The best sources also don’t waste a reader’s time or energy. When a reader gets burned by something “related” that isn’t, the resulting frustration costs everyone in the media market. Taboola, Outbrain, publishers, writers, advertisers — all of them suffer as readers begin to install ad blockers, start ignoring those links or seek out other sources for news.
Now that Outbrain has apparently seen the light though, is it too late? As savvy readers collectively begin ignoring those content links, Outbrain will need to maneuver quickly and smartly to either win readers back or surface relevant content in a new way. They’ll have to ensure that the spread of bait-and-switch links through other networks does not pollute the market so much that their own links aren’t devalued as well.
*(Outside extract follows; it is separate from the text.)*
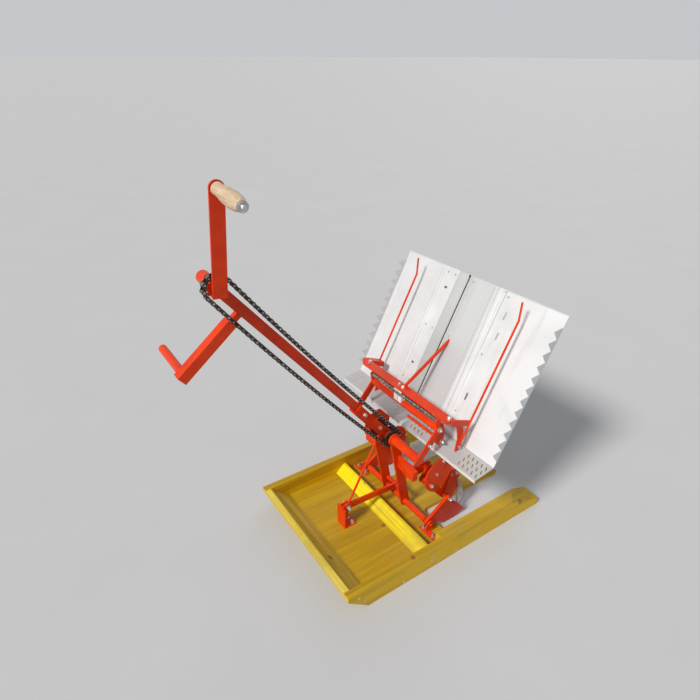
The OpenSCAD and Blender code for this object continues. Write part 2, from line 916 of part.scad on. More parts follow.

In this battle to retain reader attention, Outbrain’s greatest allies may be their direct and adjacent competitors. Marchex, iSocket, Contextly and dozens of other established companies all depend on the same reader trust and engagement with their clients. While Contextly and Outbrain have begun lobbying against the use of deceptive advertising, all of the other publisher services will need to begin educating publishers as well if they want to preserve any value in the recommended content market.
DISCLOSURES: I have been an investor, advisor or founder with several tech and media startups, including the online publishing service TinyPass, which some may interpret as a competitor to advertising networks. I do not have any financial interest in Taboola, Outbrain, Contextly or other companies mentioned here.